Don't just crank the poll frequency

Tightening every interval can backfire:

  • eBay is polling-only with no inventory webhooks
  • Amazon FBA enforces strict API rate limits, so hammering those channels harder will eventually throttle you (Digital Applied)

Prioritize event-driven updates for your fastest-moving SKUs instead, but verify the actual path, since an "event-driven" feed routed through middleware can still lag well behind a direct integration.

Watch the thresholds that bite

The penalties are unforgiving at scale: an order-defect rate above 1%, exactly what a wave of peak-period oversells can trigger, risks account suspension on the major marketplaces (CrazyVendor). Set your peak cadence to stay clear of it.

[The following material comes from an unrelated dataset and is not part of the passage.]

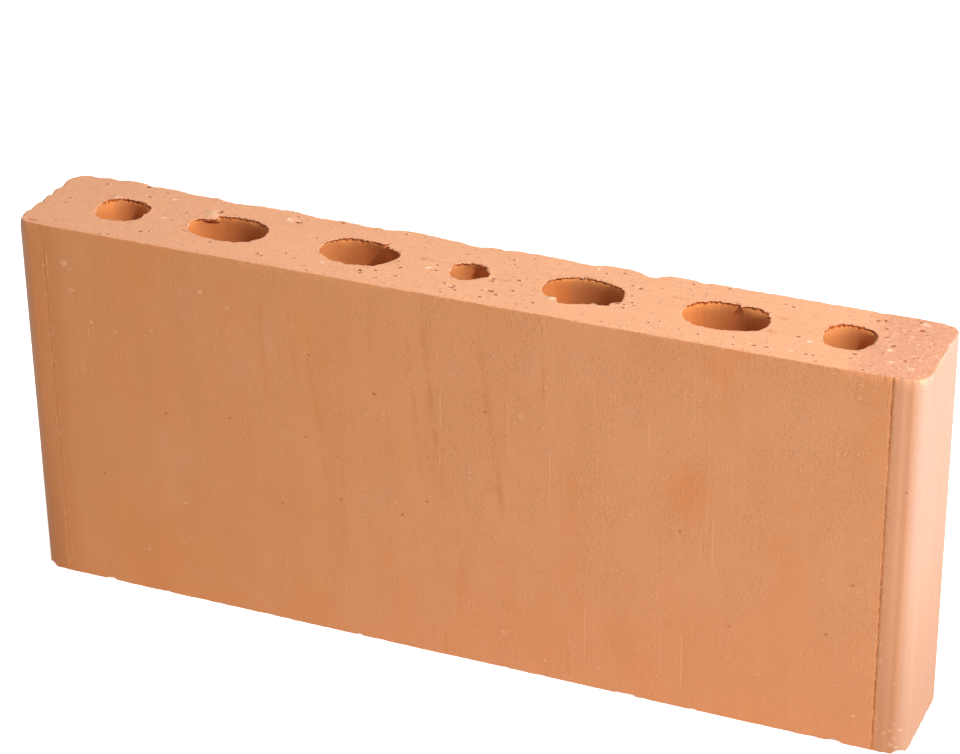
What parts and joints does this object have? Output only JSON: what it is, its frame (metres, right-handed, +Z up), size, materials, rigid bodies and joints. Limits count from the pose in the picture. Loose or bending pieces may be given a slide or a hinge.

When spreadsheets and scripts stop holding the line

When spreadsheets and scripts stop holding the line, inventory sync across sales channels
Image by tianya1223 from Pixabay

A shared spreadsheet or a homegrown sync script holds up fine at roughly 10 SKUs. Past 1,000 it quietly becomes a scaling trap:

  • Limited visibility
  • No centralized control
  • Labor cost that climbs with every channel you add

That's exactly how the same catalog ends up overstocked on one channel and stocked out on another (Webgility, Unleashed).

Tools don't acknowledge the real problem

The deeper issue is the one from the start of this guide: cross-channel inventory is concurrency, latency, and conflict resolution, not data entry. Off-the-shelf "sync" apps at least paper over that reality; spreadsheets and scripts don't even acknowledge it, which is why they fail silently right when volume climbs.

The math turns unforgiving fast

Inventory distortion, out-of-stocks plus overstocks, was projected to cost retailers $1.77 trillion globally in 2023, with poor systems alone accounting for about $239 billion (IHL Group).

At that scale, a purpose-built inventory layer can stop reading as overhead and start earning its keep.

A short checklist before you trust your sync

Before you rely on any sync to keep you from overselling, walk this list:

  1. Confirm sync runs both ways on every channel pair. A one-way link guarantees one channel eventually oversells.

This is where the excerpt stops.